Non Vita
Da “Pianissimo” di Camillo Sbarbaro Non, Vita, perché tu sei nella notte la rapida fiammata, e non per questi aspetti della terra e il cielo in cui la mia tristezza orribile si placa: ma, Vita, per le tue rose le quali o non sono sbocciate ancora o già disfannosi, pel tuo Desiderio che lascia come al bimbo della favola nella man ratta solo delle mosche, per l’odio che portiamo ognuno al noi del giorno prima, per l’indifferenza di tutto ai nostri sogni più divini, per non potere vivere che l’attimo al modo della pecora che bruca pel mondo questo o quello cespo d’erba e ad esso s’interessa unicamente, pel rimorso che sta in fondo ad ogni vita, d’averla inutilmente spesa, come la feccia in fondo del bicchiere, per la felicità grande di piangere, per la tristezza eterna dell’Amore, per non sapere e l’infinito buio… per tutto questo amaro t’amo, Vita. |
Not Life
From “Pianissimo” by Camillo Sbarbaro Not, Life, because you are in the night sky a rapid flame, and not for these worldly nor these celestial traits in which my horrifying sadness finds full relief: but, Life, for the roses which have not yet blossomed and for those which have already died away, for your persistent Yearning which leaves you much like the child in the fable, with clenched fists and a handful of nothing, for the hatred we carry within us for who we once were, for the apathy of all for our most divine reveries, for living for that one moment alone nothing more than sheep who graze the pastures far and wide for this or that clump of grass and whose interest lies in that alone, for the remorse that rests in every life, at knowing it has been spent in vain, like the grounds at the bottom of the cup, for the immense pleasure that springs from tears, for the endless sadness that springs from Love, for lack of knowledge and infinite dark… for all this bitterness I love you, Life.
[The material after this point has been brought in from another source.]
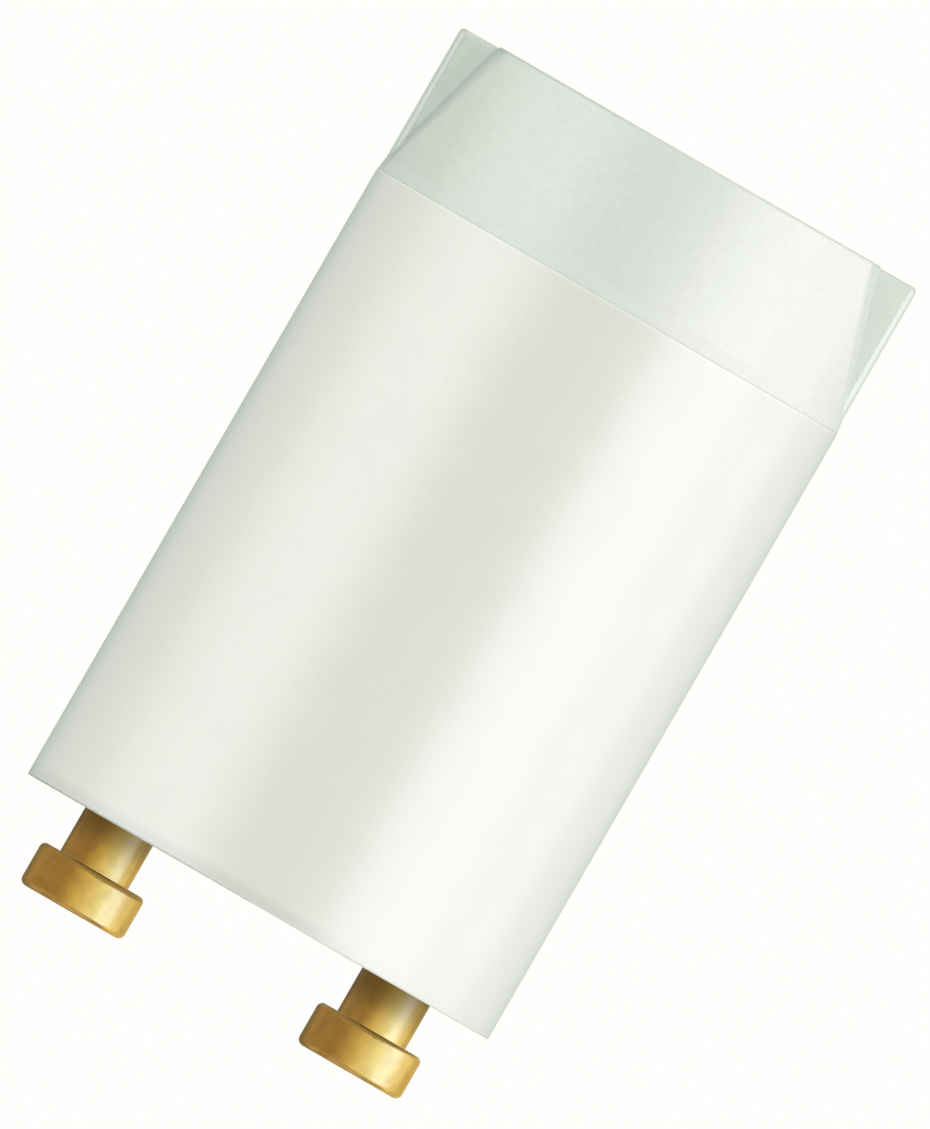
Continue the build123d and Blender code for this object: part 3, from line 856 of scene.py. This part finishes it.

Translation by ©Matilda Colarossi |
Camillo Sbarbaro, multifaceted poet unjustly forgotten. He observed the world with the wonder of a child. His is a world of simple things, the scents and beauty of nature: “Many are disturbed by nature; most fail to see it. Into nature I retreat. It is the only constancy, the only loyalty I know in the uncertainty of everything.”
Of his friend, Eugenio Montale wrote: «In Sbarbaro, words have the stigmata of their own painful and necessary genesis. And since poets recognize themselves in this last common characteristic, which is almost totally missing in all other writers, Sbarbaro is not just artist but true poet.”